In mediation, a couple meets with a neutral third party (the mediator) to discuss and resolve the terms of the divorce. The mediator does not represent either party and does not give legal advice. The mediator’s role is to help facilitate communication between the parties, assist the parties in considering and resolving issues that must be addressed, help break impasses and facilitate exchange of information between the parties. In mediation parties generally mediate without their attorneys although they are encouraged to seek the advice of their own independent attorneys at some point during the mediation. At the end of the process, if agreement is reached, the mediator will prepare a written agreement which the couple can ultimately file with the court as part of their divorce.

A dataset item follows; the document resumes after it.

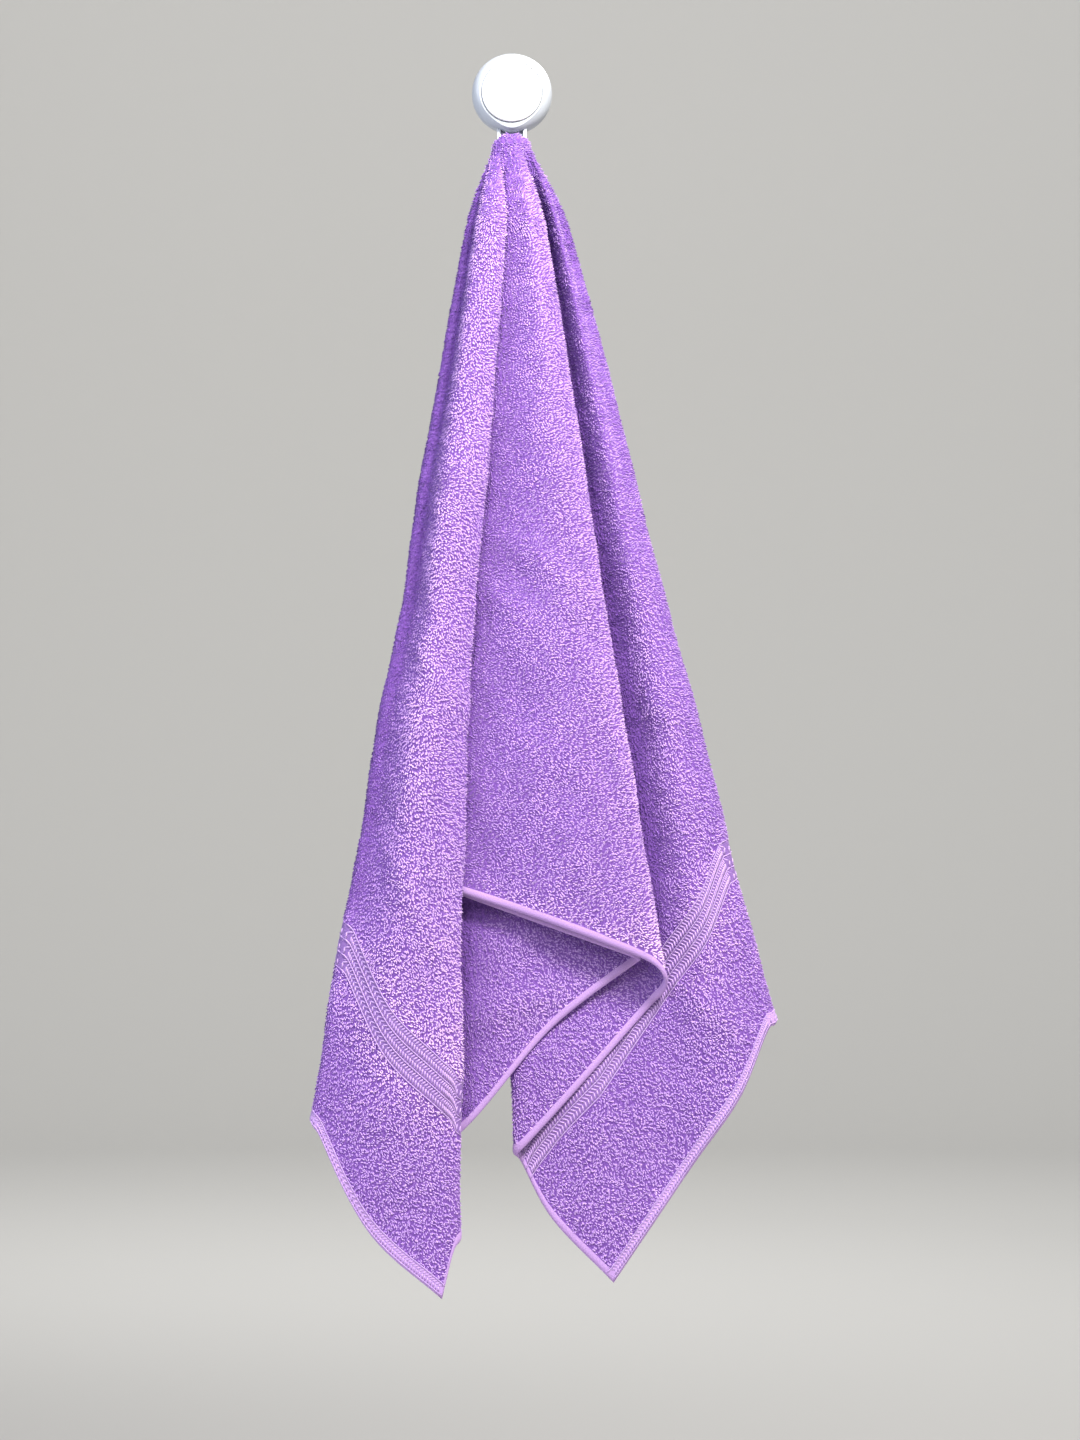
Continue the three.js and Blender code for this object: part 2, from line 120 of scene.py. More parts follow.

In collaborative law, each client retains an attorney trained in the collaborative law method. Both parties and both lawyers sign a contract together, which includes among other things a provision that states that if either party decides he or she needs to go to court, both lawyers will withdraw from the process and the parties need to hire two new lawyers. This aspect of collaborative law creates a huge incentive to see the process through to the end. The contract also requires the parties to make a commitment to voluntarily exchange information and if necessary hire joint experts rather than “dueling experts”. The collaborative law process proceeds through a series of structured four way meetings during which the parties, with the help of their attorneys discuss and hopefully resolve the issues necessary for the couple to get divorced.
Although the above descriptions represent only a brief glimpse into the mediation and collaborative law process, they do provide some insight into the some of the differences between these two approaches. Clients considering mediation or collaborative law should start by obtaining as much information about the processes as possible. There are many books about mediation and a growing number of books about collaborative law. A web search under “collaborative law” and “divorce mediation” is also a good place to start. In addition, most practitioners offer free consultations. This is a good place to learn about the process and to get a feel for the practitioner and the chemistry between the client(s) and the practitioner.
Having research under their belt, a couple must then decide which approach makes the most sense for them. Some of the questions to consider might be:
Mediation is generally the cheapest approach to resolving a divorce. Collaborative law is more expensive than mediation but usually less expensive than litigation. Sometimes cost is the sole deciding factor. For a couple that has very little money to spend on resolving their divorce, there may be no choice but to do it on their own (pro se) or through mediation. On the other hand, if the couple has money but simply wants to do it the cheapest way possible, they should at least consider the other factors below before making their decision.
If the couple is motivated, able to do the work necessary and follow through, mediation may be the fastest approach. This is because among other things you are dealing with three schedules instead of four. The more schedules come into play, the more delay there will be. On the other hand, with collaborative law, lawyers can play a key role in assisting clients in obtaining information, filling out financial statements and assisting clients in moving the process forward.
One of the primary areas where collaborative law practice is most appropriate is when one of the parties feels like they have a difficult time advocating for themselves and needs the assistance of a lawyer to advocate and to consult with in real time. This might occur if one of the parties is particularly shy or not particularly articulate. It may be that one of the parties is much more sophisticated about a particular topic. So for instance if one of the parties is an attorney, the spouse may feel inadequate in his ability to “compete” with his spouse’s advocacy skills. Similarly, if one party is an accountant, the spouse may feel like she needs ongoing assistance when dealing with financial matters.
In mediation, the mediator would attempt to address the power imbalance by maybe encouraging the less sophisticated spouse consult with an accountant or lawyer so that she could “get up to speed.”
In different ways, both collaborative law and mediation offer clients a greater sense of control over their divorce and their destiny. One of the complaints about litigation is that clients lose control of the process and cede control of major decisions to lawyers and judges. In mediation, the mediator establishes the structure and controls the process but the clients are in complete control of the decisions they make, the pace they want to go and what they ultimately agree upon.
In a collaborative law case, the lawyers create the structure and the process but again the clients are in control of the decisions made and the pace of the process. They are not controlled by the court schedule, as is the case with litigation.
Finally, collaborative law and mediation are not mutually exclusive. There are times when the ideal situation might involve a couple engaged in collaborative law hiring a mediator to help resolve an impasse. This might be done in a mediation session with the clients and the lawyers or the clients alone.
Mediation and collaborative law arose out of a need for an alternative to the divorce litigation process that is often expensive, anxiety provoking, lengthy and inefficient. Nevertheless, there are times when there is no alternative but to litigate. This is particularly so when one party refuses to engage in mediation or collaborative law. One of the hallmarks of both approaches is that they are both voluntary and neither party can be compelled to participate. On the other hand, a couple may not be in agreement about how to resolve their various issues but may at least be in agreement about the process they wish to use. For those couples, collaborative law and mediation provide a long needed and welcome alternative.